The problem with his analogy is this. Firstly, he shows corroborating evidence that Matthew’s factual claims (at least of prophecy fulfillment) are simply wrong. They didn’t happen as was claimed. Matthew is playing fast and loose with facts here; as mentioned before, where else is he doing this where it is not so obvious? Secondly, and more importantly, it is a false analogy. The point is not to say whether Jesus was born at all (as in, entered Jerusalem in Matthew 21), but to say he was not born in the way claimed (as in, he did not enter Jerusalem in the way claimed).
Thus Foster fails in defending the birth narratives in the way intended. What Matthew’s inconsistent writing does seem to evidence is that Jesus was not born in the way claimed by Matthew (and Luke). It seems Jesus was not born a virgin, did not have a genealogy routed through David, was not born in Bethlehem and so on. What we could have left is this: Jesus was born. But many proponents of the narratives of Jesus’ birth (narratives) appear to be oblivious to this.

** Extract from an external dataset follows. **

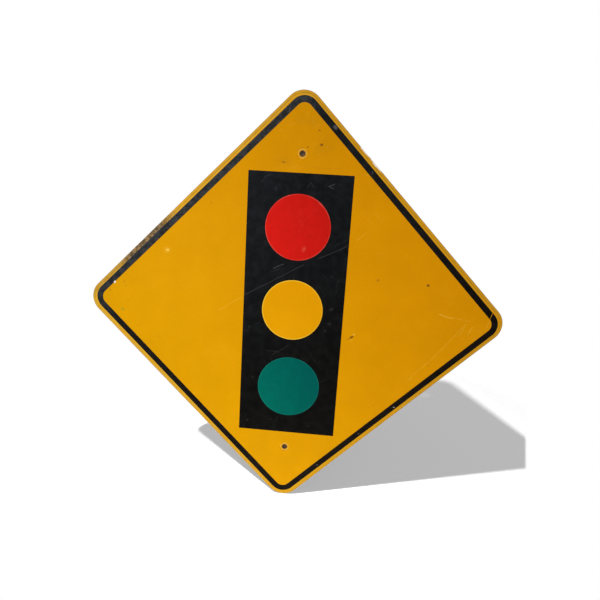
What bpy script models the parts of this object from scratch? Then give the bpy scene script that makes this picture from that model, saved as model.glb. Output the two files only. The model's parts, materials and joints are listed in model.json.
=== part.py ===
"""A diamond-shaped "signals ahead" road sign, 24 inches on a side, built as the layers it is made of.

Metres, +Z up, +X to the viewer's right, and the printed face looks towards -Y.
The origin is the middle of the aluminium blank's back face, where the sign meets its post.
"""

import math

import bmesh
import bpy

INCH = 0.0254

# The aluminium blank: a square stood on one corner, with two bolt holes on its upright diagonal.
BLANK_SIDE = 24 * INCH
BLANK_CORNER_RADIUS = 1.5 * INCH
BLANK_THICKNESS = 0.080 * INCH
BLANK_EDGE_ROUNDING = 0.00025
BOLT_HOLE_DIAMETER = 0.375 * INCH
BOLT_HOLE_SPACING = 23.8125 * INCH

# The layers on its face. Each lies over the one before with a hair of clearance.
SHEETING_THICKNESS = 0.00025
FILM_THICKNESS = 0.00015
LAYER_CLEARANCE = 0.00005
SHEETING_SETBACK = 0.0005
SHEETING_HOLE_CLEARANCE = 0.0003

# The black border, which runs parallel to the blank's edge.
MARGIN = 0.36 * INCH
BORDER_WIDTH = 0.475 * INCH

# The black signal panel, its round opening for the yellow light, and the red and green discs.
PANEL_WIDTH = 7.975 * INCH
PANEL_HEIGHT = 21.065 * INCH
OPENING_DIAMETER = 4.84 * INCH
DISC_DIAMETER = 5.045 * INCH
LIGHT_SPACING = 6.5 * INCH

# How far the holes and each layer are out of true, as slips to the (right, up) in metres and clockwise tilts.
BOLT_HOLE_SLIP = (0.00085, 0.0004)
BOLT_HOLE_TILT = math.radians(0.27)
GRAPHICS_SLIP = (0.00015, -0.00055)
GRAPHICS_TILT = math.radians(0.17)
PANEL_SLIP = (0.0010, 0.0007)
OPENING_SLIP = (-0.0017, -0.0004)
RED_SLIP = (0.0008, 0.0003)
GREEN_SLIP = (0.0005, 0.0014)

CORNER_STEPS = 16
HOLE_STEPS = 48
LIGHT_STEPS = 128
ROUNDING_STEPS = 1
SMOOTH_BELOW = math.radians(30)


def clear_scene():
    for old in list(bpy.data.objects):
        bpy.data.objects.remove(old, do_unlink=True)


def make_collection(name):
    collection = bpy.data.collections.new(name)
    bpy.context.scene.collection.children.link(collection)
    return collection


def make_material(name, colour, roughness, metallic=0.0):
    material = bpy.data.materials.new(name)
    material.use_nodes = True
    shader = material.node_tree.nodes["Principled BSDF"]
    shader.inputs["Base Color"].default_value = (*colour, 1.0)
    shader.inputs["Roughness"].default_value = roughness
    shader.inputs["Metallic"].default_value = metallic
    material.diffuse_color = (*colour, 1.0)
    return material


def circle(diameter, steps, centre=(0.0, 0.0)):
    """Points round a circle, anticlockwise as seen from the front."""
    turns = [2 * math.pi * step / steps for step in range(steps)]
    return [
        (centre[0] + diameter / 2 * math.cos(turn), centre[1] + diameter / 2 * math.sin(turn))
        for turn in turns
    ]


def rounded_diamond(side, radius):
    """Points round a square stood on its corner, with rounded corners."""
    reach = (side / 2 - radius) * math.sqrt(2)
    points = []
    for corner in range(4):
        facing = corner * math.pi / 2
        for step in range(CORNER_STEPS + 1):
            turn = facing - math.pi / 4 + step / CORNER_STEPS * math.pi / 2
            x = reach * math.cos(facing) + radius * math.cos(turn)
            z = reach * math.sin(facing) + radius * math.sin(turn)
            points.append((x, z))
    return points


def rectangle(width, height):
    """The four corners of an upright rectangle."""
    return [(sx * width / 2, sz * height / 2) for sx, sz in ((1, -1), (1, 1), (-1, 1), (-1, -1))]


def bolt_holes(diameter):
    """The two bolt-hole outlines, one near the top corner and one near the bottom."""
    across = BOLT_HOLE_SPACING / 2 * math.sin(BOLT_HOLE_TILT)
    rise = BOLT_HOLE_SPACING / 2 * math.cos(BOLT_HOLE_TILT)
    return [
        circle(diameter, HOLE_STEPS, (BOLT_HOLE_SLIP[0] + end * across, BOLT_HOLE_SLIP[1] + end * rise))
        for end in (1, -1)
    ]


def stand_upright(thing, parent, back_depth, thickness, slip):
    """Turns a flat piece drawn in X and Y to face -Y, with its back at that depth in front of the origin."""
    thing.parent = parent
    thing.rotation_euler = (math.pi / 2, 0.0, 0.0)
    thing.location = (slip[0], -(back_depth + thickness / 2), slip[1])


def make_sheet(
    name, outlines, back_depth, thickness, material, collection, parent, slip=(0.0, 0.0), rounding=0.0
):
    """A flat sheet: the first outline is its edge and any others are holes through it."""
    drawing = bpy.data.curves.new(name, "CURVE")
    drawing.dimensions = "2D"
    drawing.fill_mode = "BOTH"
    drawing.extrude = thickness / 2 - rounding
    drawing.bevel_depth = rounding
    drawing.bevel_resolution = ROUNDING_STEPS
    drawing.offset = -rounding
    for outline in outlines:
        spline = drawing.splines.new("POLY")
        spline.points.add(len(outline) - 1)
        for point, (x, z) in zip(spline.points, outline):
            point.co = (x, z, 0.0, 1.0)
        spline.use_cyclic_u = True
    drawing.materials.append(material)
    sheet = bpy.data.objects.new(name, drawing)
    collection.objects.link(sheet)
    stand_upright(sheet, parent, back_depth, thickness, slip)
    return sheet


def make_disc(name, diameter, back_depth, thickness, material, collection, parent, slip):
    """A round piece of film."""
    cutting = bmesh.new()
    bmesh.ops.create_cone(
        cutting,
        cap_ends=True,
        segments=LIGHT_STEPS,
        radius1=diameter / 2,
        radius2=diameter / 2,
        depth=thickness,
    )
    mesh = bpy.data.meshes.new(name)
    cutting.to_mesh(mesh)
    cutting.free()
    mesh.materials.append(material)
    mesh.shade_smooth()
    mesh.set_sharp_from_angle(angle=SMOOTH_BELOW)
    disc = bpy.data.objects.new(name, mesh)
    collection.objects.link(disc)
    stand_upright(disc, parent, back_depth, thickness, slip)
    return disc


def make_empty(name, collection, parent=None, location=(0.0, 0.0, 0.0), rotation=(0.0, 0.0, 0.0)):
    empty = bpy.data.objects.new(name, None)
    collection.objects.link(empty)
    empty.parent = parent
    empty.location = location
    empty.rotation_euler = rotation
    empty.empty_display_size = INCH
    return empty


def build_blank(collection, centre):
    """The plate that carries everything, with its edges eased."""
    aluminium = make_material("bare_aluminium", (0.58, 0.59, 0.60), 0.42, metallic=1.0)
    outlines = [rounded_diamond(BLANK_SIDE, BLANK_CORNER_RADIUS), *bolt_holes(BOLT_HOLE_DIAMETER)]
    make_sheet(
        "sign_blank",
        outlines,
        0.0,
        BLANK_THICKNESS,
        aluminium,
        collection,
        centre,
        rounding=BLANK_EDGE_ROUNDING,
    )
    return BLANK_THICKNESS


def build_sheeting(collection, centre, back_depth):
    """The yellow reflective sheeting, cut just short of the blank's edge and round the bolt holes."""
    yellow = make_material("yellow_sheeting", (0.74, 0.34, 0.003), 0.38)
    outlines = [
        rounded_diamond(BLANK_SIDE - 2 * SHEETING_SETBACK, BLANK_CORNER_RADIUS - SHEETING_SETBACK),
        *bolt_holes(BOLT_HOLE_DIAMETER + 2 * SHEETING_HOLE_CLEARANCE),
    ]
    make_sheet(
        "yellow_sheeting", outlines, back_depth, SHEETING_THICKNESS, yellow, collection, centre
    )
    return back_depth + SHEETING_THICKNESS


def build_border(collection, graphics, back_depth):
    """The black line that follows the edge, with corners struck from the blank's own corner centres."""
    black = make_material("border_black", (0.014, 0.016, 0.018), 0.45)
    outlines = [
        rounded_diamond(BLANK_SIDE - 2 * inset, BLANK_CORNER_RADIUS - inset)
        for inset in (MARGIN, MARGIN + BORDER_WIDTH)
    ]
    make_sheet("black_border", outlines, back_depth, FILM_THICKNESS, black, collection, graphics)


def build_panel(collection, graphics, back_depth):
    """The black signal shape. The yellow light is the sheeting seen through its round opening."""
    black = make_material("panel_black", (0.009, 0.009, 0.011), 0.4)
    outlines = [
        rectangle(PANEL_WIDTH, PANEL_HEIGHT),
        circle(OPENING_DIAMETER, LIGHT_STEPS, OPENING_SLIP),
    ]
    make_sheet(
        "signal_panel",
        outlines,
        back_depth,
        FILM_THICKNESS,
        black,
        collection,
        graphics,
        slip=PANEL_SLIP,
    )
    return back_depth + FILM_THICKNESS


def build_lights(collection, graphics, back_depth):
    """The red and green discs, laid over the panel above and below its opening."""
    lights = (
        ("red_disc", (0.59, 0.010, 0.006), LIGHT_SPACING, RED_SLIP),
        ("green_disc", (0.001, 0.125, 0.095), -LIGHT_SPACING, GREEN_SLIP),
    )
    for name, colour, height, slip in lights:
        material = make_material(name, colour, 0.4)
        make_disc(
            name,
            DISC_DIAMETER,
            back_depth,
            FILM_THICKNESS,
            material,
            collection,
            graphics,
            (slip[0], height + slip[1]),
        )


def main():
    clear_scene()
    collection = make_collection("signals_ahead_sign")
    centre = make_empty("sign_centre", collection)
    graphics = make_empty(
        "graphics_register",
        collection,
        parent=centre,
        location=(GRAPHICS_SLIP[0], 0.0, GRAPHICS_SLIP[1]),
        rotation=(0.0, GRAPHICS_TILT, 0.0),
    )
    blank_face = build_blank(collection, centre)
    sheeting_face = build_sheeting(collection, centre, blank_face + LAYER_CLEARANCE)
    build_border(collection, graphics, sheeting_face + LAYER_CLEARANCE)
    panel_face = build_panel(collection, graphics, sheeting_face + LAYER_CLEARANCE)
    build_lights(collection, graphics, panel_face + LAYER_CLEARANCE)


main()
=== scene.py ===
"""The looks of the weathered "signals ahead" sign: finishes, chips, scratches, light, floor and camera."""

import json
import math
import random

import bmesh
import bpy
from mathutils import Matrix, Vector


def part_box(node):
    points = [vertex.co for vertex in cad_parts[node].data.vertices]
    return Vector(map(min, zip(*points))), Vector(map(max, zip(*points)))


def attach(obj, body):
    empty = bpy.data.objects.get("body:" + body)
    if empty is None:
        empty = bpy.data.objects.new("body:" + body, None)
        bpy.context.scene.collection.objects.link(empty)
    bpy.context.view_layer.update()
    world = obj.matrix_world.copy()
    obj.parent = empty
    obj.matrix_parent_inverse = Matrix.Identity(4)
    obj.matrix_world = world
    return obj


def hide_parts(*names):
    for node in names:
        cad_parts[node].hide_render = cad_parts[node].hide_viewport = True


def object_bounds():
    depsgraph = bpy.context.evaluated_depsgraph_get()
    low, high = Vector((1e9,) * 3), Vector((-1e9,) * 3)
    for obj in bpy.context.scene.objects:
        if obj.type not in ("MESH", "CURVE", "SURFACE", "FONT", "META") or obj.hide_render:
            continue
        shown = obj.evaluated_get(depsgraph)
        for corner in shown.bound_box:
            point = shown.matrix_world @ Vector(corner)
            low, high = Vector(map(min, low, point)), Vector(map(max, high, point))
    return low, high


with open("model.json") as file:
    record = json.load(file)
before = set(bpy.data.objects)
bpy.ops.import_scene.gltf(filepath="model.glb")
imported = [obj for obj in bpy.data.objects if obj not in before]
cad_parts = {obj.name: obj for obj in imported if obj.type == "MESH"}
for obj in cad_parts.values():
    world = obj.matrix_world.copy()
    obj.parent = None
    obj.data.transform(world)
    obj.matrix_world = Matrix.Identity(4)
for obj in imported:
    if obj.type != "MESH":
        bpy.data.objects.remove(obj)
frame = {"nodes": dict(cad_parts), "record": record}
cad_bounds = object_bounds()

INCH = 0.0254
SLANT = math.sqrt(0.5)

# The sign's outline: how far its sides are from its middle, and its corner radius, in inches.
HALF_SIDE = 12.0
CORNER_RADIUS = 1.5

# The panel's opening, which is the yellow light: its middle and radius (right, up, radius) in inches.
OPENING = (-0.022, -0.010, 2.42)

# Marks lie in the plane of the sign, in inches to the right of and above its middle.
# A spot is (right, up, half length, half width, tilt in degrees). A line is a chain of (right, up) points.

# Chips: through the sheeting and the border, through the border alone, and out of the sheeting's edge.
BORDER_CHIPS = [
    (-14.49, 1.28, 0.13, 0.10, 35),
    (8.76, -7.52, 0.08, 0.04, 30),
]
BORDER_SLITS = [(15.43, 0.75, 0.78, 0.026, 76)]
EDGE_CHIPS = [
    (4.72, 12.25, 0.62, 0.12, -45),
    (5.62, 11.35, 0.74, 0.16, -45),
    (-9.70, 7.28, 0.30, 0.05, 45),
    (-12.10, 4.88, 0.24, 0.05, 45),
]
CHIP_SEED = 5
CHIP_STEPS = 12
CHIP_STEPS_PER_INCH = 16
CHIP_RAGGEDNESS = (0.62, 1.0)
CUT_OVERSHOOT = 0.0002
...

Other attempts to harmonize the problematic accounts include claiming that Matthew didn’t explicitly say that Bethlehem was always their home, and that they could have lived elsewhere before. This is possible to grant, but the fact that they then decided to move to Nazareth after Egypt clearly shows that they hadn’t lived in Nazareth before. So the
contradiction with Luke remains unanswered.